● **Given information**:
##########

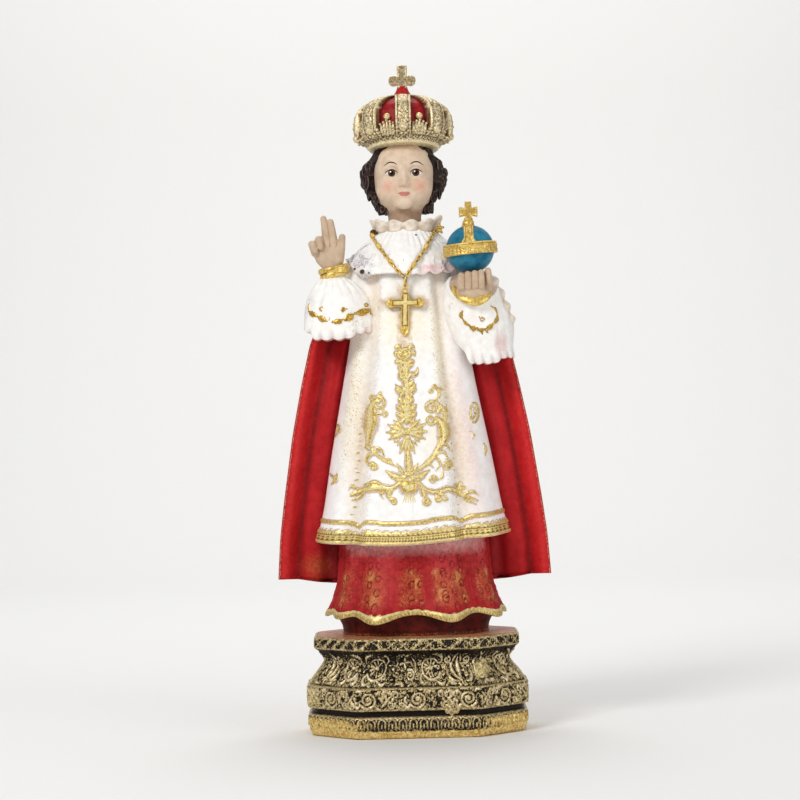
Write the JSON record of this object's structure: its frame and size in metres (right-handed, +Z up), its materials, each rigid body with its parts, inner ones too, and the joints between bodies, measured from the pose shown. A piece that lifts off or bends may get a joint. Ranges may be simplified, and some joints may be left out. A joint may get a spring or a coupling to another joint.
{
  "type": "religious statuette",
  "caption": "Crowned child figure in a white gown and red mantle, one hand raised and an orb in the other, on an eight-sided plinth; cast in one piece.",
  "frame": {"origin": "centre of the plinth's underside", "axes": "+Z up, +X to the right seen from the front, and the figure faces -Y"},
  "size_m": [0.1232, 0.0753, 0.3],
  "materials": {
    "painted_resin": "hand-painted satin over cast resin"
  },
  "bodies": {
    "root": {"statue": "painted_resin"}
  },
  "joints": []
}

##########

● **Task description**: Copy out each line exactly as written.

● **Answer for this exercise**:
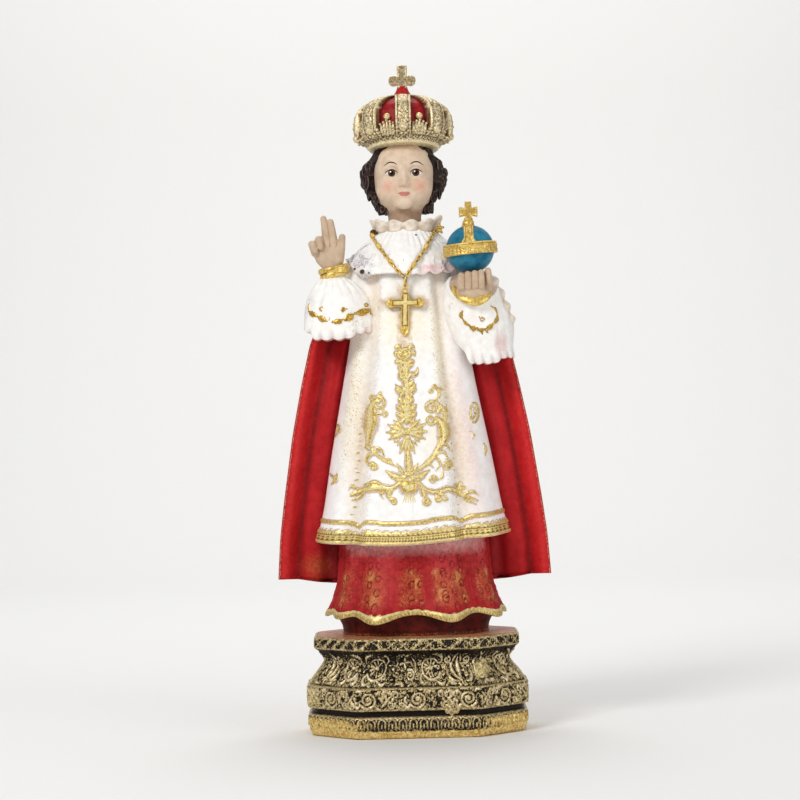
Write the JSON record of this object's structure: its frame and size in metres (right-handed, +Z up), its materials, each rigid body with its parts, inner ones too, and the joints between bodies, measured from the pose shown. A piece that lifts off or bends may get a joint. Ranges may be simplified, and some joints may be left out. A joint may get a spring or a coupling to another joint.
{
  "type": "religious statuette",
  "caption": "Crowned child figure in a white gown and red mantle, one hand raised and an orb in the other, on an eight-sided plinth; cast in one piece.",
  "frame": {"origin": "centre of the plinth's underside", "axes": "+Z up, +X to the right seen from the front, and the figure faces -Y"},
  "size_m": [0.1232, 0.0753, 0.3],
  "materials": {
    "painted_resin": "hand-painted satin over cast resin"
  },
  "bodies": {
    "root": {"statue": "painted_resin"}
  },
  "joints": []
}